Orland Joe Sr.
Faust Gallery
Oreland C. Joe, Sr.
Diné (Navajo) & Ute Sculptor
Oreland C. Joe, Sr. is among the most distinguished Native American sculptors working today. Of Diné (Navajo) and Ute descent, he was born in Shiprock, New Mexico, in 1958 and raised across the Four Corners region, on both the Navajo and Ute reservations. He knew by the age of four that he wanted to be an artist — a calling nurtured by a deeply creative family: his father, a silversmith and painter; his mother, a gifted musician; and his grandfather, a keeper of traditional songs and dances. Today he lives and works in Kirtland, New Mexico.

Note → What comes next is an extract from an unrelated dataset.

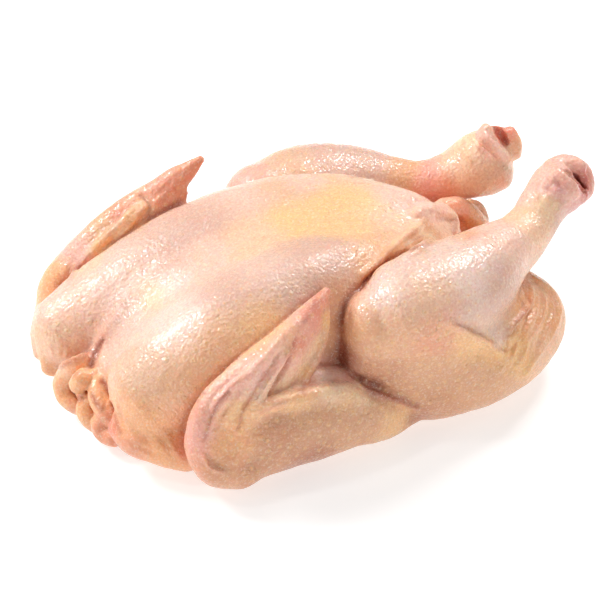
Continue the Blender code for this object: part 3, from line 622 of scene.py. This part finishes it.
lift += 0.22 * follicle * size[which] * np.exp(-(dist / 1.35) ** 2) * above

P = P + N * (lift * np.clip(P[:, 2] / 4, 0, 1))[:, None]
put(P)
N = normals()
tree = bvh()
SEEDS = P[first]

# ---- paint -----------------------------------------------------------------
def lin(c):
    c = np.asarray(c, float) / 255
    return np.where(c <= 0.04045, c / 12.92, ((c + 0.055) / 1.055) ** 2.4)


# colours of raw skin; the patches also use the dark ones as painted shade and the pale one partly as painted highlight
SHADE = {  # colours of raw skin, sRGB
    "flame": (250, 184, 132), "flesh": (246, 172, 138), "moss": (200, 140, 112), "petal": (250, 196, 178),
    "bone": (248, 228, 200), "cream": (248, 214, 176), "butter": (249, 200, 143), "gold": (240, 188, 112),
    "ochre": (224, 160, 92), "pale": (242, 216, 204), "shell": (243, 202, 184), "rose": (238, 186, 170),
    "blush": (238, 168, 152), "coral": (232, 136, 112), "wine": (196, 104, 98), "lilac": (230, 198, 182),
    "mauve": (216, 178, 162), "plum": (222, 160, 160), "peach": (242, 200, 168), "apricot": (240, 188, 148),
    "amber": (232, 172, 124), "salmon": (236, 162, 126), "sand": (226, 186, 156), "tan": (222, 169, 127),
    "clay": (208, 149, 110), "rust": (176, 108, 78), "umber": (150, 80, 58), "honey": (244, 192, 128),
}

# patches of colour: view point, reach in mm, shade. Most give the skin's own colour; some dark ones are painted shade
# and some light ones are painted light, marked below
PATCH = [
    (440, 222, 3.5, "peach"), (425, 232, 3, "cream"), (452, 218, 3, "peach"), (419, 247, 2.5, "clay"), (461, 233, 2.5, "sand"), (432, 239, 2.5, "clay"),
    # painted light: the bone and cream patches on the next three lines lighten spots in the near wing's creases and on
    # the upper arm that lie in shade
    (279, 387, 3.5, "bone"), (349, 386, 3.5, "bone"), (279, 360, 3.5, "petal"), (265, 347, 3, "tan"),
    (338, 387, 3, "bone"), (370, 254, 5, "tan"), (385, 243, 4, "tan"), (566, 212, 4, "mauve"), (573, 207, 2.5, "wine"),
    (505, 178, 3, "salmon"), (195, 472, 3, "clay"), (266, 388, 3, "bone"), (281, 384, 3, "cream"), (266, 413, 3, "cream"), (363, 400, 3, "cream"),
    (300, 340, 4, "coral"), (315, 318, 4, "coral"), (432, 226, 3, "tan"), (418, 236, 3, "tan"),
    # painted light: the cream patches at (279, 388) and (335, 388) lighten the same shaded spots
    (265, 380, 4, "petal"), (280, 368, 4, "petal"), (265, 413, 3.5, "flame"), (279, 388, 3.5, "cream"), (335, 388, 4, "cream"), (334, 375, 5, "pale"), (209, 430, 3, "petal"),
    (200, 425, 4, "blush"), (215, 402, 3.5, "rose"), (235, 382, 3.5, "rose"), (258, 357, 3.5, "rose"), (280, 333, 3.5, "rose"), (225, 418, 3, "flame"), (228, 440, 3.5, "flame"),
    # painted shade: the rust and umber patches here darken the forearm's underside and the crease at the thigh skin's
    # corner; the tan one darkens the gap between keel end and drumstick
    (545, 289, 4, "apricot"), (489, 149, 4, "pale"), (503, 149, 3.5, "shell"), (125, 233, 3, "cream"), (315, 455, 6, "rust"), (419, 415, 3.5, "rust"), (377, 380, 3.5, "umber"), (461, 231, 2.5, "tan"),
    # painted shade: the first four patches on this line darken the trunk's edge where it turns into shade
    (377, 247, 5, "amber"), (363, 261, 5, "tan"), (391, 233, 4, "amber"), (363, 245, 4, "sand"), (573, 205, 3.5, "plum"), (447, 178, 3, "salmon"), (111, 429, 3, "coral"),
    (100, 243, 3.5, "butter"), (137, 216, 3, "butter"), (118, 208, 3.5, "coral"), (165, 186, 4, "coral"), (192, 168, 4, "coral"), (180, 185, 3, "salmon"),
    (60, 300, 9, "shell"),
    (80, 330, 9, "peach"),
    (60, 350, 8, "peach"),
    (100, 300, 9, "shell"),
    (95, 330, 7, "rose"),
    (130, 265, 10, "lilac"),
    (125, 300, 8, "lilac"),
    (160, 240, 10, "mauve"),
    (200, 210, 10, "mauve"),
    (240, 190, 9, "shell"),
    (280, 185, 8, "sand"),
    (150, 290, 5, "cream"),
    (172, 277, 5, "pale"),
    (205, 252, 7, "shell"),
    (250, 235, 8, "peach"),
    (300, 214, 8, "butter"),
    (350, 200, 8, "butter"),
    (400, 194, 7, "shell"),
    (435, 205, 5, "shell"),
    (130, 335, 7, "shell"),
    # pale stretched skin, and partly a painted highlight on the shining spot of the near breast half
    (180, 320, 10, "pale"),
    (150, 370, 9, "sand"),
    (190, 375, 10, "apricot"),
    (140, 415, 8, "flame"),
    (165, 445, 7, "flame"),
    (220, 340, 9, "apricot"),
    (230, 290, 10, "mauve"),
    (270, 270, 9, "lilac"),
    (265, 325, 9, "butter"),
    (300, 290, 8, "mauve"),
    (310, 250, 9, "mauve"),
    (340, 255, 7, "mauve"),
    (338, 295, 7, "clay"),
    # painted shade on the near side of the trunk
    (330, 335, 5, "tan"),
    (350, 222, 8, "butter"),
    (390, 222, 7, "peach"),
    # painted shade in the gap between the near wing's hand and the knee
    (345, 352, 5, "rust"),
    (135, 450, 5, "salmon"),
    (402, 240, 5, "cream"),
    (430, 236, 4, "tan"),
    (372, 270, 4, "amber"),
    (365, 320, 6, "tan"),
    # pale skin, and partly a painted highlight on the shining spot of the knee
    (385, 290, 8, "pale"),
    (420, 265, 9, "lilac"),
    (460, 245, 8, "lilac"),
    (500, 232, 6, "shell"),
    (430, 300, 8, "peach"),
    # pale skin, and partly a painted highlight on the shining spot of the drumstick
    (475, 270, 8, "pale"),
    (500, 285, 7, "mauve"),
    (395, 335, 8, "apricot"),
    (440, 335, 7, "salmon"),
    (475, 347, 6, "honey"),
    (430, 370, 8, "tan"),
    (388, 372, 6, "clay"),
    (470, 380, 8, "tan"),
    (400, 398, 5, "clay"),
    (440, 405, 7, "clay"),
    (500, 388, 7, "tan"),
    (520, 360, 6, "honey"),
    (528, 300, 5, "amber"),
    (552, 318, 5, "amber"),
    (540, 345, 5, "apricot"),
    (530, 215, 5, "peach"),
    (548, 203, 4, "cream"),
    (530, 185, 5, "shell"),
    (545, 178, 3.5, "petal"),
    (556, 172, 3, "petal"),
    (548, 200, 3, "cream"),
    (555, 188, 3.5, "plum"),
    (565, 165, 4, "rose"),
    (582, 185, 3.5, "wine"),
    (570, 200, 4, "rose"),
    (195, 465, 5, "salmon"),
    (193, 440, 5, "blush"),
    (212, 405, 5, "petal"),
    (243, 372, 5, "petal"),
    (272, 345, 5, "petal"),
    (300, 315, 5, "rose"),
    (322, 295, 4, "coral"),
    (235, 412, 4, "butter"),
    (262, 378, 4, "rose"),
    (290, 342, 4, "apricot"),
    (312, 325, 4, "blush"),
    (316, 350, 4, "peach"),
    (296, 376, 4, "peach"),
    (272, 396, 4, "apricot"),
    (240, 440, 6, "flame"),
    (280, 440, 8, "clay"),
    (320, 430, 8, "tan"),
    (360, 425, 7, "tan"),
    (400, 412, 6, "butter"),
    (300, 402, 4, "butter"),
    (350, 394, 4, "butter"),
    (338, 377, 5, "petal"),
    (218, 474, 4, "clay"),
    (268, 464, 5, "clay"),
    (55, 275, 6, "flame"),
    (75, 245, 6, "rose"),
    (100, 220, 6, "tan"),
    (125, 203, 4, "salmon"),
    (140, 212, 4, "apricot"),
    (165, 190, 4, "salmon"),
    (190, 165, 4, "salmon"),
    (90, 262, 4, "peach"),
    (250, 170, 7, "rose"),
    (290, 160, 8, "sand"),
    (330, 152, 8, "mauve"),
    (370, 160, 8, "mauve"),
    (400, 170, 6, "tan"),
    (430, 176, 5, "blush"),
    (455, 165, 5, "peach"),
    (480, 168, 5, "peach"),
    (500, 170, 5, "peach"),
    (485, 138, 4, "petal"),
    (503, 135, 3, "coral"),
    (514, 150, 3.5, "apricot"),
    (300, 178, 5, "shell"),
    (468, 148, 5, "cream"),
    (60, 385, 4, "flame"),
    (78, 362, 4, "flame"),
    (83, 382, 3.5, "flame"),
    (104, 392, 3.5, "flame"),
    (89, 408, 3.5, "flame"),
    (110, 430, 4, "salmon"),
    (50, 368, 4, "amber"),
    (38, 335, 4, "amber"),
    (441, 212, 4, "shell"),
    (462, 210, 4, "flesh"),
    (478, 212, 3.5, "flame"),
    (468, 232, 4, "salmon"),
    (186, 447, 3, "coral"),
    (190, 425, 3, "blush"),
    (203, 408, 3, "coral"),
    (224, 388, 3, "blush"),
    (310, 310, 3, "coral"),
    (326, 285, 2.5, "coral"),
    (295, 362, 3, "petal"),
    (330, 318, 2.5, "butter"),
    (322, 343, 2.5, "butter"),
    (308, 372, 2.5, "butter"),
    (448, 328, 3, "butter"),
    (462, 336, 3, "butter"),
    (478, 346, 3, "butter"),
    (491, 354, 3.5, "honey"),
    (452, 311, 3.5, "rose"),
    (467, 319, 3.5, "lilac"),
    (483, 328, 3.5, "lilac"),
    (497, 335, 3.5, "lilac"),
    (487, 236, 4, "shell"),
]
BASE = lin((236, 194, 166))
acc = np.ones((len(P), 1)) * 1e-4 * BASE
wsum = np.full(len(P), 1e-4)
for u, v, reach, colour in PATCH:
    h = on_skin(u, v)
    if h is None:
        continue
    for side, share in ((1, 1.0), (-1, 0.01)):
        d2 = ((P - h * (1, side, 1)) ** 2).sum(1)
        w = share * (np.exp(-d2 / (2 * (reach * 0.8) ** 2)) + 0.004 * np.exp(-d2 / (2 * (reach * 2.5) ** 2)))
        acc += w[:, None] * lin(SHADE[colour])
        wsum += w
tone = acc / wsum[:, None]
grey = tone @ np.array([0.2126, 0.7152, 0.0722])
tone = np.clip(grey[:, None] + 1.05 * (tone - grey[:, None]), 0.01, 0.95)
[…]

Joe is world-renowned for his work in stone and bronze, carving directly in marble, alabaster, and limestone to create figures rooted in Native history, ceremony, and dignity. Travels to France and Italy in 1978 and 1984, and to Japan in 1986, exposed him to the classical traditions of European sculpture and broadened his artistic vision — an influence that gives his work its rare union of Indigenous subject matter and timeless, monumental form.
In 1993, Joe received a singular honor, becoming the first Native American artist invited into the famed Cowboy Artists of America, where his sculptures have earned multiple Gold and Silver medals. In 1996, he was selected from among fifty artists to create a monumental twenty-two-foot bronze of Chief Standing Bear for Ponca City, Oklahoma — his crowning public achievement. His work is held in private, corporate, and museum collections across the United States and abroad.
Selected Honors & Commissions
- 1996Monumental 22-ft bronze of Chief Standing Bear — Ponca City, Oklahoma
- 1993First Native American member — Cowboy Artists of America (CAA)
- Multiple Gold and Silver medals — Cowboy Artists of America exhibitions
A sculptor who joins the dignity of Native history with the timeless language of stone and bronze.